What troubles me the most is what this groundswell of Make Me sentiment in America says about us at this moment of our history.  We all recognize how Make Me fuels so many of our childhood interactions and so much of our adolescent posturing. In the mouths of the young it is often annoying and paralyzing, yet we understand and accept it given their age and the brevity of their life experience. Could it be that our country is now living through an arrested adolescence, one that revels in provocative and uncivil epithets, scripted emotionalism and unapologetic self-promotion?  Could that be why we seem so ready to jump to oversimplified solutions to problems we naively cast in black-white, winner-take-all dichotomies, each guaranteed to separate those to be cheered as allies from those deserving cancellation as enemies. Yet when Make Me in any of its many forms becomes the common thread of our social interactions as adults, it raises serious questions about whether we have the maturity and wisdom to face the really significant and complex issues facing us, those that require deliberation, debate and dialogue, none of which comes easily to adolescents.

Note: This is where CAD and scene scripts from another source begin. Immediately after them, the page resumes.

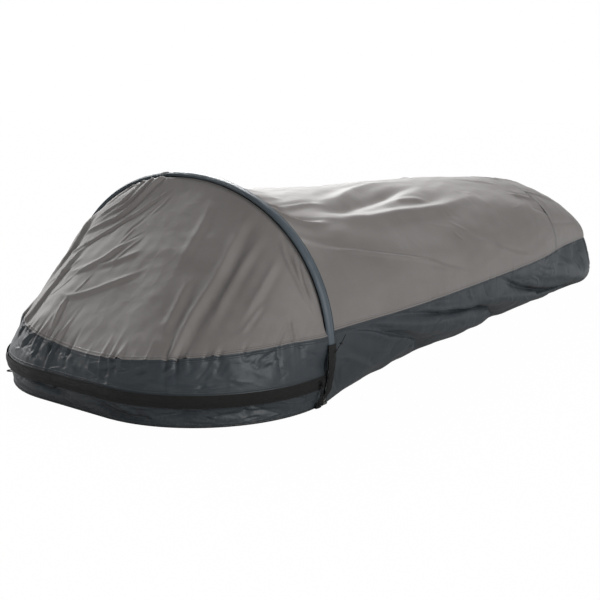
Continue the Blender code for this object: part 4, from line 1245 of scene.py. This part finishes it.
def makeSideWall(name, side, node, seed):
    def place(u, v):
        y = (cornerY + panel['frontEnd']) * u - panel['frontEnd']
        return Vector((side * sideHalf(max(y, 0.0), v), y, sack['seamHeight'] * v))

    points = gridOf(place, *wallPlan['size'])
    outward = outwardOf(points) * side
    folds = (wallFolds if side > 0 else leftFolds()) + scatterFolds(wallCreases)
    field = pressField(points, outward, folds, wallPlan, seed)
    up = metresAcross(points)[1]
    gathers = puckerField(points[..., 1], up[-1:] - up, sidePuckers[side], panel['sideReach'])
    field += gathers * edgeMask(points, wallPlan['endFade'], leftRight)
    points = points + outward * field[..., None]
    finishCloth(name, points, side < 0, allRound, 'tubCloth', node)


endFolds = foldsFrom([
    (-5, 9, 0.3, -0.5, (0.2, 0.85), (0.24, 0.5), (0.22, 0.2)),
    (5, 10, 0.3, 0.4, (0.38, 0.85), (0.41, 0.6), (0.45, 0.45)),
    (-4.5, 9, 0.3, -0.4, (0.62, 0.85), (0.6, 0.5), (0.56, 0.25)),
    (4.5, 9, 0.3, 0.4, (0.8, 0.8), (0.78, 0.4)),
])


endPlan = {'size': (50, 160), 'fade': ((0.012, lowHigh), (0.014, leftRight))}
endPlan['ripples'] = ((0.11, 0.0014, (1, 1, 1), endPlan['fade']),)
endCreases = {'seed': 241, 'count': 26, 'u': (0.03, 0.97), 'v': (0.12, 0.92), 'turn': 1.2, 'spread': 0.6,
              'size': (0.42, 0.155), 'reach': (0.010, 0.035), 'height': (0.0008, 0.0026), 'width': (0.0025, 0.0060)}


def footWallPlace(u, v):
    return footPlan(u, v) + Vector((0, 0, sack['seamHeight'] * v))


def makeFootWall():
    points = gridOf(footWallPlace, *endPlan['size'])
    outward = outwardOf(points)
    field = pressField(points, outward, endFolds + scatterFolds(endCreases), endPlan, 61)
    finishCloth('footWallCloth', points + outward * field[..., None], False, allRound, 'tubCloth',
                'tub_wall_foot')


floorPlan = {'size': (180, 60), 'inset': 0.004, 'sideInset': 0.0015, 'ripple': (71, 0.14, 0.0012), 'fade': 0.03}


def floorPlace(u, v):
    low, high = sack['frontY'] - sack['frontRadius'] + floorPlan['inset'], sack['length'] - floorPlan['inset']
    y = low + (high - low) * v
    if y < -panel['frontEnd']:
        rise = max(sack['frontRadius'] ** 2 - (y - sack['frontY']) ** 2, 0.0)
        half = sack['frontX'] + sqrt(rise)
    elif y > cornerY:
        part = min((y - cornerY) / sack['footCorner'], 1)
        half = smoothThrough(floorStations, cornerY) - sack['footCorner'] * (1 - sqrt(1 - part * part))
    else:
        half = smoothThrough(floorStations, max(y, 0.0))
    return Vector(((half - floorPlan['sideInset']) * (1 - 2 * u), y, panel['floorLift']))


def makeFloorCloth():
    points = gridOf(floorPlace, *floorPlan['size'])
    points[..., 2] += np.abs(ripple(points, *floorPlan['ripple'])) * edgeMask(points, floorPlan['fade'], allRound)
    finishCloth('floorCloth', points, False, allRound, 'tubCloth', 'floor_sheet')


makeHood()
makeBand()
makeFrontWall()
makeTop('bodyTopCloth', bodyPlace, (330, 240), bodyFolds + scatterFolds(bodyCreases), footLap['step'],
        'body_canopy', 41)
makeTop('footTopCloth', footPanelPlace, (90, 220), footFolds, 0.0, 'foot_panel', 45)
makeSideWall('sideWallRightCloth', 1, 'tub_wall_right', 51)
makeSideWall('sideWallLeftCloth', -1, 'tub_wall_left', 53)
makeFootWall()
makeFloorCloth()
print('cloth panels ready')


# ---- tubes and bands
def ringMesh(name, loops, closed):
    array = np.array([[tuple(point) for point in loop] for loop in loops])
    rows, count = array.shape[:2]
    faces = []
    for j in range(rows if closed else rows - 1):
        far = (j + 1) % rows
        for i in range(count):
            k = (i + 1) % count
            faces.append((j * count + i, j * count + k, far * count + k, far * count + i))
    if not closed:
        faces.append(tuple(range(count))[::-1])
        faces.append(tuple((rows - 1) * count + i for i in range(count)))
    around = np.concatenate([[0], np.cumsum(np.linalg.norm(np.diff(array[0], axis=0), axis=1))])
    along = np.concatenate([[0], np.cumsum(np.linalg.norm(np.diff(array.mean(axis=1), axis=0), axis=1))])
    metres = np.stack([np.repeat(along, count), np.tile(around, rows)], axis=-1)
    plain = np.zeros(rows * count)
    piece = meshPiece(name, array.reshape(-1, 3) + np.array((0, hoopY, 0)), faces, metres, (plain, plain))
    piece.data.set_sharp_from_angle(angle=radians(50))
    return fixOutward(piece)


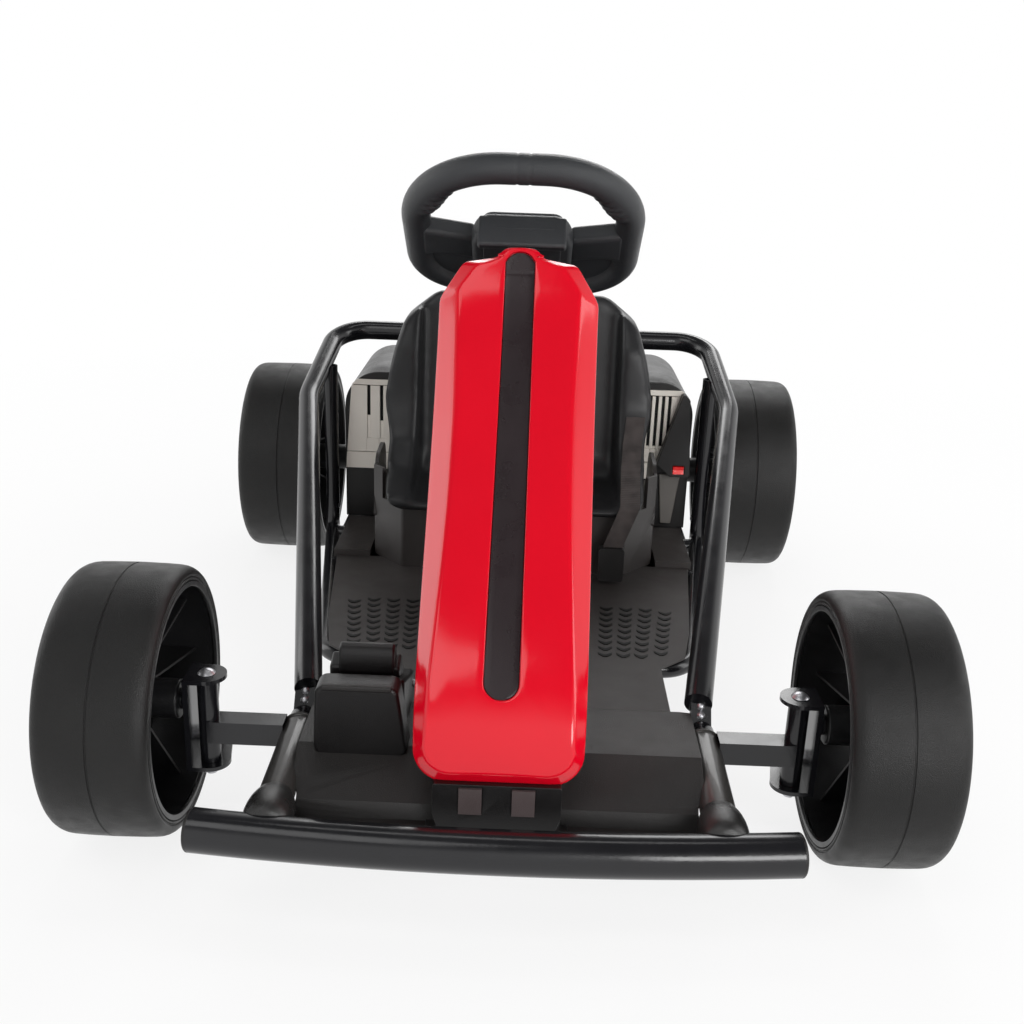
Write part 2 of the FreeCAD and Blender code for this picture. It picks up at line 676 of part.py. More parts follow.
def knuckle_pieces():
    nut = axle_nut(hub_end_x(FRONT_TRACK, FRONT_TYRE_WIDTH) + SIDE_PLAY, 0, FRONT_TYRE_RADIUS)
    return [knuckle(), tie_pin_with_head(), nut]


def tie_bar():
    half_plate = 20.0
    centre = V(0, TIE_Y, TIE_Z)
    flat = KINGPIN_X - 20.0
    halves = both(rod(V(flat, TIE_Y, TIE_Z), V(half_plate - 2, TIE_Y, TIE_Z), TIE_ROD_DIAMETER))
    eye = rod(V(KINGPIN_X, TIE_Y, TIE_Z - 2), V(KINGPIN_X, TIE_Y, TIE_Z + 2), 20)
    tab = box(flat - 6, KINGPIN_X, TIE_Y - 7, TIE_Y + 7, TIE_Z - 2, TIE_Z + 2)
    eyes = both(fused(eye, tab))
    rise = CRANK_RADIUS * (1 - math.cos(math.radians(STEER_RANGE_DEG)))
    reach = TIE_PIN_DIAMETER / 2.0 + SLOT_CLEARANCE
    plate = Part.makeBox(2 * half_plate, 34.0, 4.0, V(-half_plate, -18.0, -2.0))
    slot = Part.makeBox(2 * reach, 2 * reach + rise, 10.0, V(-reach, -reach - rise, -5.0))
    turn = FreeCAD.Rotation(V(1, 0, 0), math.degrees(COLUMN_TILT) - 90.0)
    for shape in (plate, slot):
        shape.Placement = FreeCAD.Placement(centre, turn)
    body = fused(plate, *(halves + eyes))
    for end in (1, -1):
        body = body.cut(rod(V(end * KINGPIN_X, TIE_Y, 0), V(end * KINGPIN_X, TIE_Y, 200),
                            TIE_PIN_DIAMETER + 2 * RUNNING_FIT))
    return body.cut(slot)


CRANK_START = 10.0
CRANK_THICKNESS = 6.0


def steering_column():
    shaft = rod(along_column(CRANK_START), along_column(COLUMN_LENGTH - 8.3), COLUMN_DIAMETER)
    low = along_column(CRANK_START)
    high = along_column(CRANK_START + CRANK_THICKNESS)
    root = rod(low, high, 20)
    tip = rod(low + CRANK_DOWN * CRANK_RADIUS, high + CRANK_DOWN * CRANK_RADIUS, 16)
    strap = Part.makeBox(15, CRANK_RADIUS, CRANK_THICKNESS, V(-7.5, 0, 0))
    turn = FreeCAD.Rotation(V(1, 0, 0), math.degrees(COLUMN_TILT) - 90.0)
    strap.Placement = FreeCAD.Placement(low, turn)
    pin = rod(along_column(-11, CRANK_RADIUS), along_column(CRANK_START, CRANK_RADIUS), TIE_PIN_DIAMETER)
    return fused(shaft, root, tip, strap, pin)


def support_rod(diameter):
    return rod(along_column(4, -SUPPORT_OFFSET), along_column(365, -SUPPORT_OFFSET), diameter)


def column_support():
    half = BEAM_SIZE / 2.0
    post = support_rod(SUPPORT_DIAMETER).cut(support_rod(SUPPORT_DIAMETER - 2 * TUBE_WALL))
    return post.cut(box(-200, 200, -60, half + 60, 0, BEAM_Z + half))


def column_bore():
    return rod(along_column(0), along_column(400), COLUMN_DIAMETER + 2 * RUNNING_FIT)


def column_bearings():
    bearings = []
    for start in (44.0, 340.0):
        low, high = along_column(start), along_column(start + 16)
        shift = CRANK_DOWN * -SUPPORT_OFFSET
        block = Part.makeBox(26, SUPPORT_OFFSET, 16, V(-13, -SUPPORT_OFFSET, 0))
        turn = FreeCAD.Rotation(V(1, 0, 0), math.degrees(COLUMN_TILT) - 90.0)
        block.Placement = FreeCAD.Placement(low, turn)
        body = fused(rod(low, high, 26), rod(low + shift, high + shift, SUPPORT_DIAMETER + 8), block)
        body = body.cut(support_rod(SUPPORT_DIAMETER))
        bearings.append(body.cut(column_bore()))
    return bearings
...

As I shake my head at the rancorous noise that bombards my ears at every turn, I wonder if we have lost all capacity for moderation and compromise in our political arenas. Is this the new normal in an America no longer conscious of nor linked to its past? Or are we moving through a new and dangerous era in which once-shared values and civility have given way to uninhibited, uncensored exhibitionism? Right now it seems to me that we can either de-escalate, reopen conversations, listen more than speak, and strive for compromise in our public and political discourse. Or we can hold our defiant and self-serving poses while turning up the heat and volume in this game of righteousness vs. evil we seem intent on waging. I would hope for and choose the former over the latter. But should this current mood continue, it may not be the best and most noble who will prevail in the end.  Instead it will likely be the loudest among us, those who can make the most simplistic case to embolden that childish and adolescent spirit—that Make Me defiance--that too many now wear as a badge of courage and conviction rather than recognize as an emblem of insecurity and uncertainty.